→ EXERCISE MATERIAL:
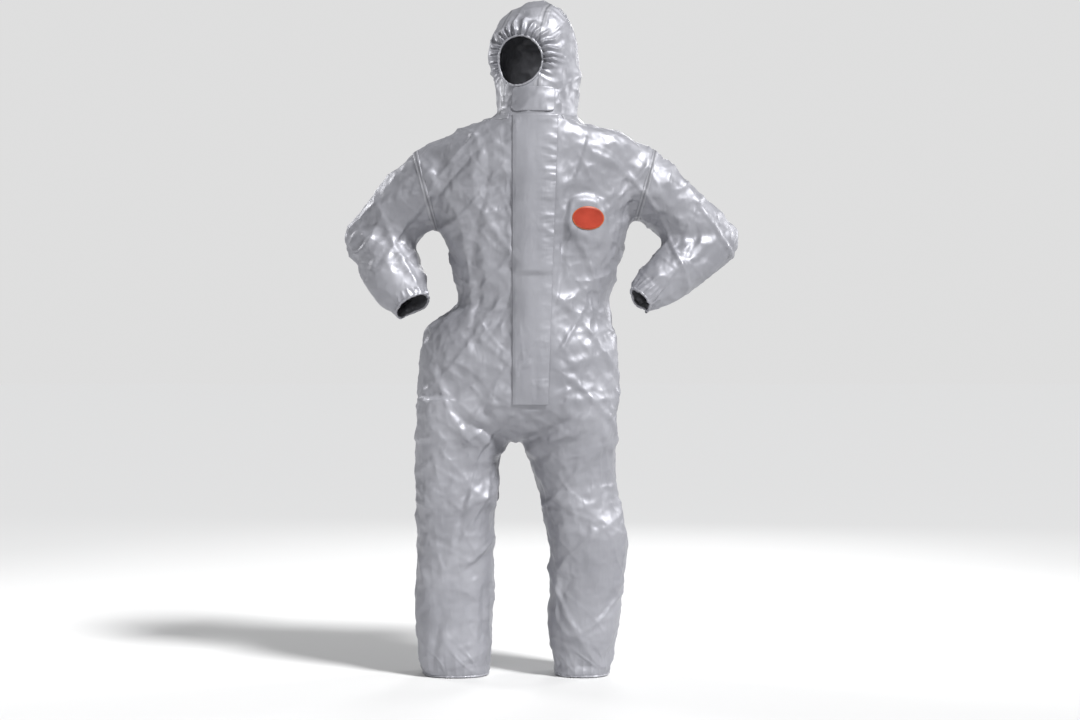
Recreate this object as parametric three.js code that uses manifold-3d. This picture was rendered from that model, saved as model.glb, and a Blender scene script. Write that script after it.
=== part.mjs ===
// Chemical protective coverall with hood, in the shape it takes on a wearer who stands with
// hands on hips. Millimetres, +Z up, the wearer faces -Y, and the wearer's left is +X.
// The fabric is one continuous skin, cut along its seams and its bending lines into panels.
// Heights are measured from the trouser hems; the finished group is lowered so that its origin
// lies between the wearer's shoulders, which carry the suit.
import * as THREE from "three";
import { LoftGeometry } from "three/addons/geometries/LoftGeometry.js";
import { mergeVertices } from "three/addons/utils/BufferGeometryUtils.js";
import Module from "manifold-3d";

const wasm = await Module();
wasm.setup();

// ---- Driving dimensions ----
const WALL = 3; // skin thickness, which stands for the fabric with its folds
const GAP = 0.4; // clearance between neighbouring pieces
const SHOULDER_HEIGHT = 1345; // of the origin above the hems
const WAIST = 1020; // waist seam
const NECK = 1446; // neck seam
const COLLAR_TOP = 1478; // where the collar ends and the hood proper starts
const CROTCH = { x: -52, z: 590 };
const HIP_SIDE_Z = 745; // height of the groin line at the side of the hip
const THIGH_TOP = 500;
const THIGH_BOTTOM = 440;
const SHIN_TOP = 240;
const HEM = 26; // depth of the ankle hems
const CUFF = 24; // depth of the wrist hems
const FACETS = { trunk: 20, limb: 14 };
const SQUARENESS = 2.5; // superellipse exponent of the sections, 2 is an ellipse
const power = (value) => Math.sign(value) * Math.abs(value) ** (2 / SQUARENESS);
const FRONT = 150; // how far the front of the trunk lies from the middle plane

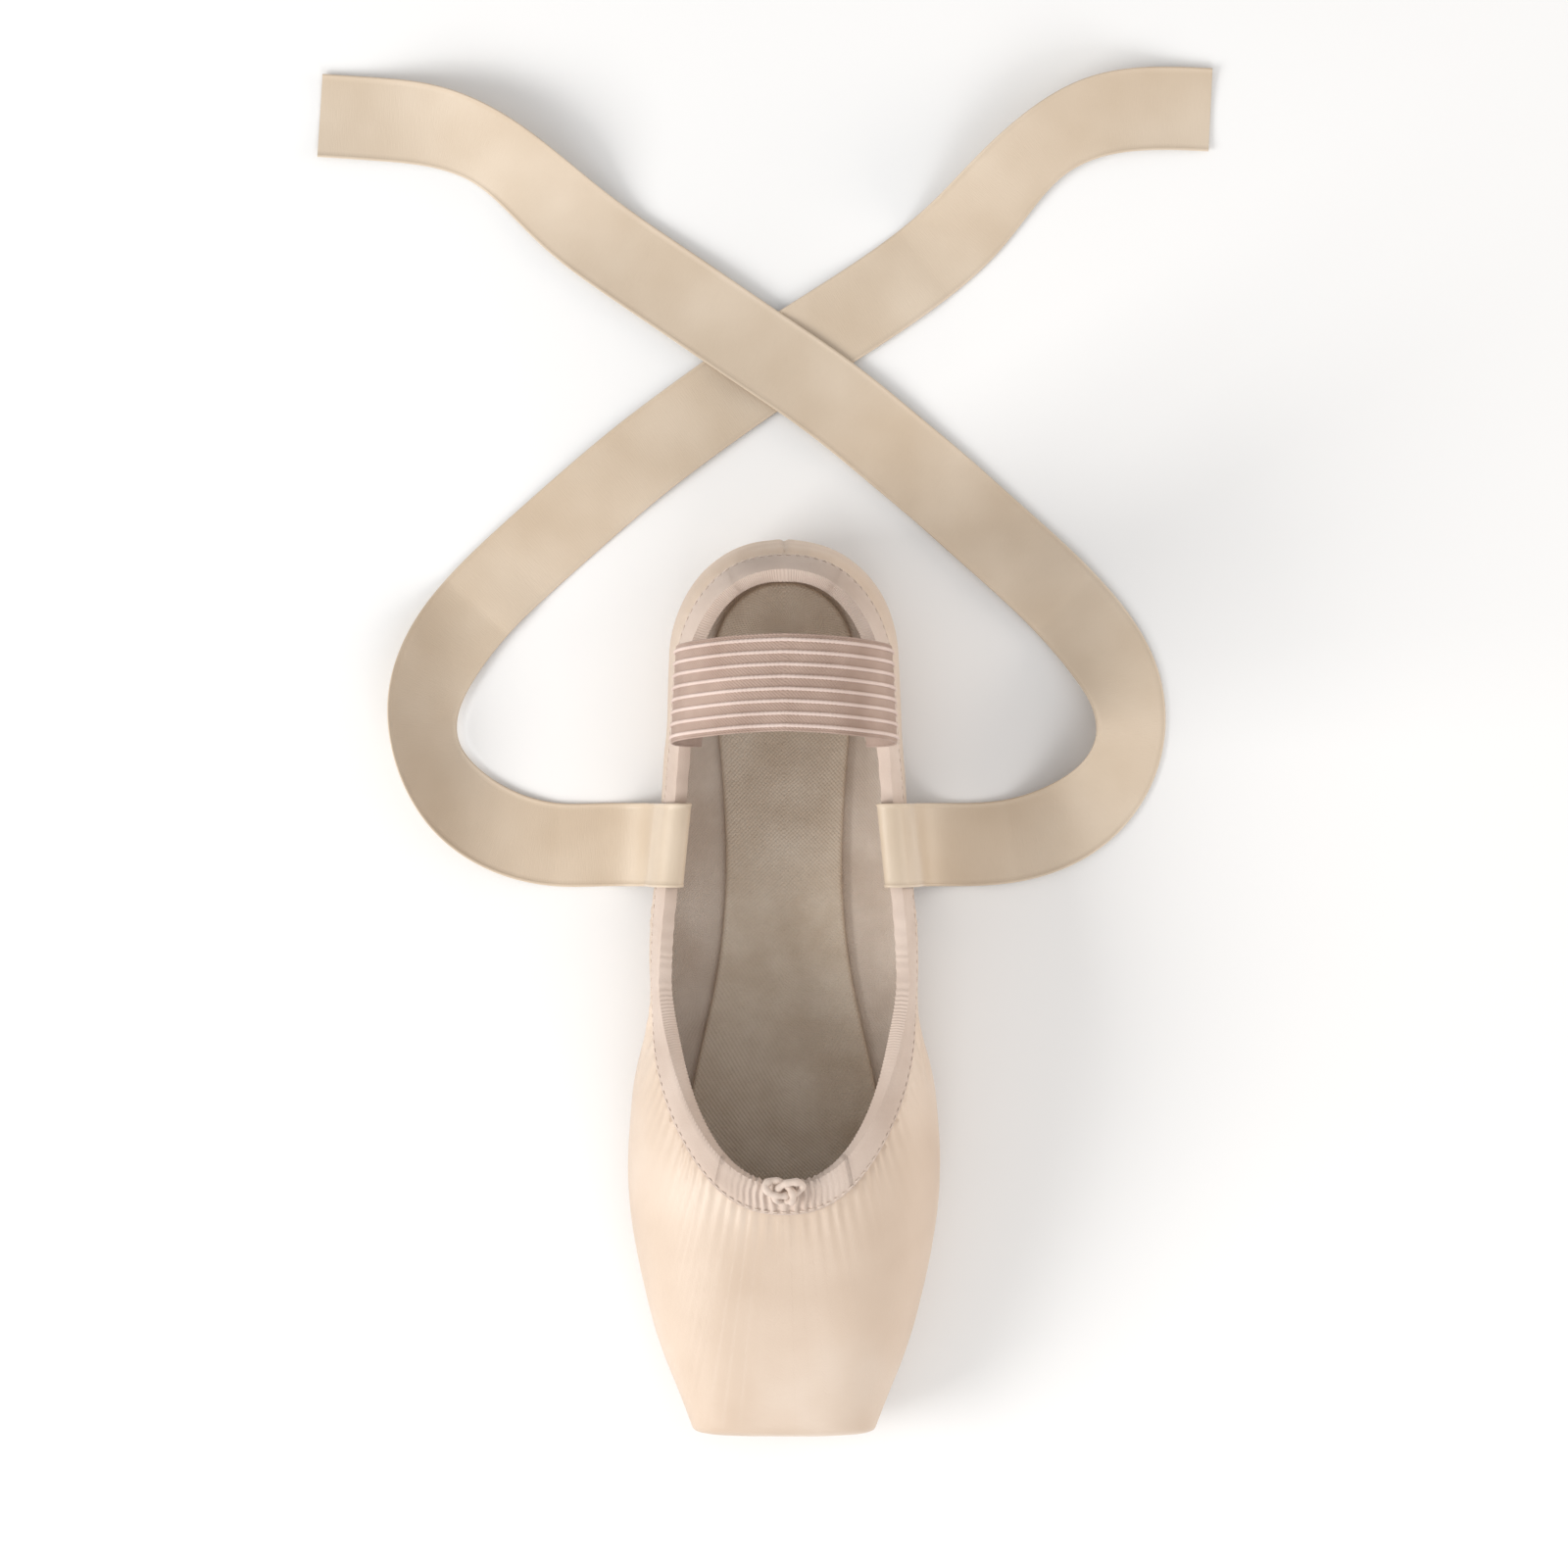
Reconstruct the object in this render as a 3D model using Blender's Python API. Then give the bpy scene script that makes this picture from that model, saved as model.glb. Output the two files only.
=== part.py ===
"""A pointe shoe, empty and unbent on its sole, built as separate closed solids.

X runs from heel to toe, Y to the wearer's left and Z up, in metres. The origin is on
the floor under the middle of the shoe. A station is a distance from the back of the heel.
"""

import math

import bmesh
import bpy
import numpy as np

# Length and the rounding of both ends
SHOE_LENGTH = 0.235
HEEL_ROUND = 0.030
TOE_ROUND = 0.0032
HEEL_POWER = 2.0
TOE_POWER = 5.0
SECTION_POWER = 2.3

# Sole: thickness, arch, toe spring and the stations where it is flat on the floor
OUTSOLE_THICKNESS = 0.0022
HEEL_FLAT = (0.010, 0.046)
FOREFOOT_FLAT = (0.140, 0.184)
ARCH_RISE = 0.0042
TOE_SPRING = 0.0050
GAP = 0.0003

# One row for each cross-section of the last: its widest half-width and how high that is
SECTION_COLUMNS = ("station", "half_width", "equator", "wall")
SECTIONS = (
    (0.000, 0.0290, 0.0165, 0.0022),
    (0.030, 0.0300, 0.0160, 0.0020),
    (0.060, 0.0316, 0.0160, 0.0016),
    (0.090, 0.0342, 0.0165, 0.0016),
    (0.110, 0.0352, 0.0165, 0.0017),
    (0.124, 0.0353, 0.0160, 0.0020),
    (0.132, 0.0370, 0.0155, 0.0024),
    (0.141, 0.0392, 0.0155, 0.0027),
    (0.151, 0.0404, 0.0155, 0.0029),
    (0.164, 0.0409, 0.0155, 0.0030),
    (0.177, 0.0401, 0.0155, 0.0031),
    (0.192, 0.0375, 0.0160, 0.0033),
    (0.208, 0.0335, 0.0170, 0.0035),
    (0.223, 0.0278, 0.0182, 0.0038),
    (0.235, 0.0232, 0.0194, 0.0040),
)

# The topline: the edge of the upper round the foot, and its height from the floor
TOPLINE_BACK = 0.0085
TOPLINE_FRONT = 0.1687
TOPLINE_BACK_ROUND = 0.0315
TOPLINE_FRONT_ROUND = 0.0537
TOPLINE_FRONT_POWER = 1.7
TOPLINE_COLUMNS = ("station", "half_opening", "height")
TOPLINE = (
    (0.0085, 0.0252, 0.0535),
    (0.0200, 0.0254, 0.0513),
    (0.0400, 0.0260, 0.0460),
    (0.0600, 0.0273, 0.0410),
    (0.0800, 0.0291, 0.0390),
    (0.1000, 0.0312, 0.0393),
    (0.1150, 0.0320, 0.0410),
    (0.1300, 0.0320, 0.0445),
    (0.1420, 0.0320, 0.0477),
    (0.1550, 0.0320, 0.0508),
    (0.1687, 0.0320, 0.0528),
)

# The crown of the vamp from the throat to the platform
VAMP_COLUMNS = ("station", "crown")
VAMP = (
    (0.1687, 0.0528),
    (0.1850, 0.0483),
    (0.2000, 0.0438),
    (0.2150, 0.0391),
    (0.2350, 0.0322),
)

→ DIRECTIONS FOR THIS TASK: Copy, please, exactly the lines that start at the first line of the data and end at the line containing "wasm.setup();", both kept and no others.

→ EXERCISE ANSWER:
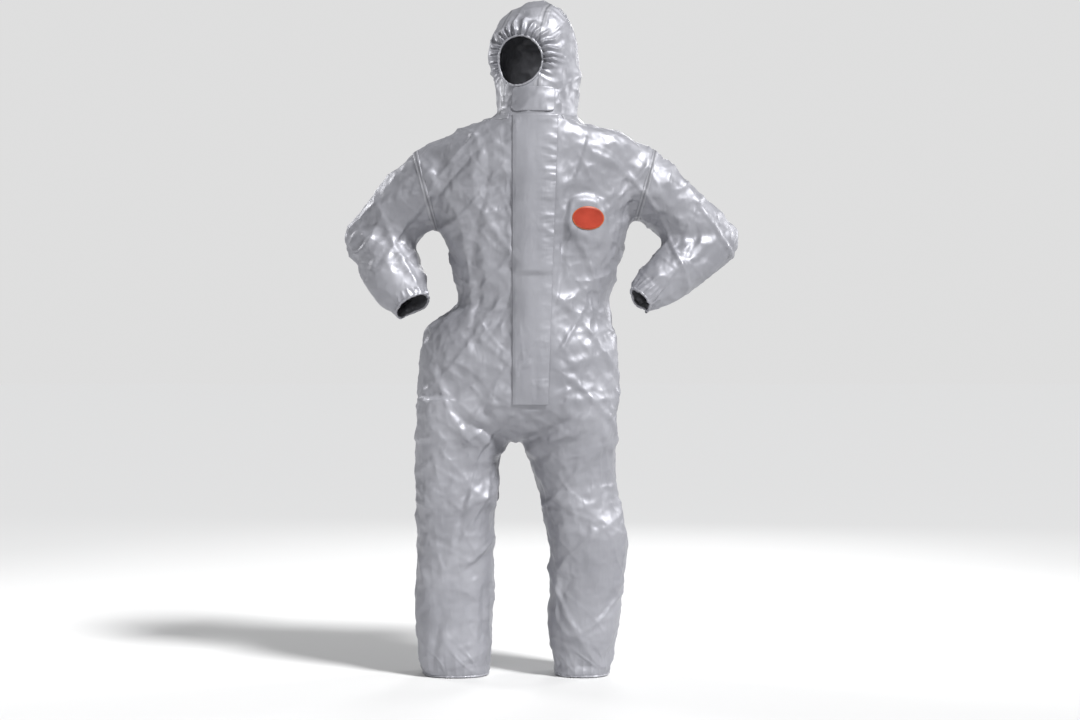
Recreate this object as parametric three.js code that uses manifold-3d. This picture was rendered from that model, saved as model.glb, and a Blender scene script. Write that script after it.
=== part.mjs ===
// Chemical protective coverall with hood, in the shape it takes on a wearer who stands with
// hands on hips. Millimetres, +Z up, the wearer faces -Y, and the wearer's left is +X.
// The fabric is one continuous skin, cut along its seams and its bending lines into panels.
// Heights are measured from the trouser hems; the finished group is lowered so that its origin
// lies between the wearer's shoulders, which carry the suit.
import * as THREE from "three";
import { LoftGeometry } from "three/addons/geometries/LoftGeometry.js";
import { mergeVertices } from "three/addons/utils/BufferGeometryUtils.js";
import Module from "manifold-3d";

const wasm = await Module();
wasm.setup();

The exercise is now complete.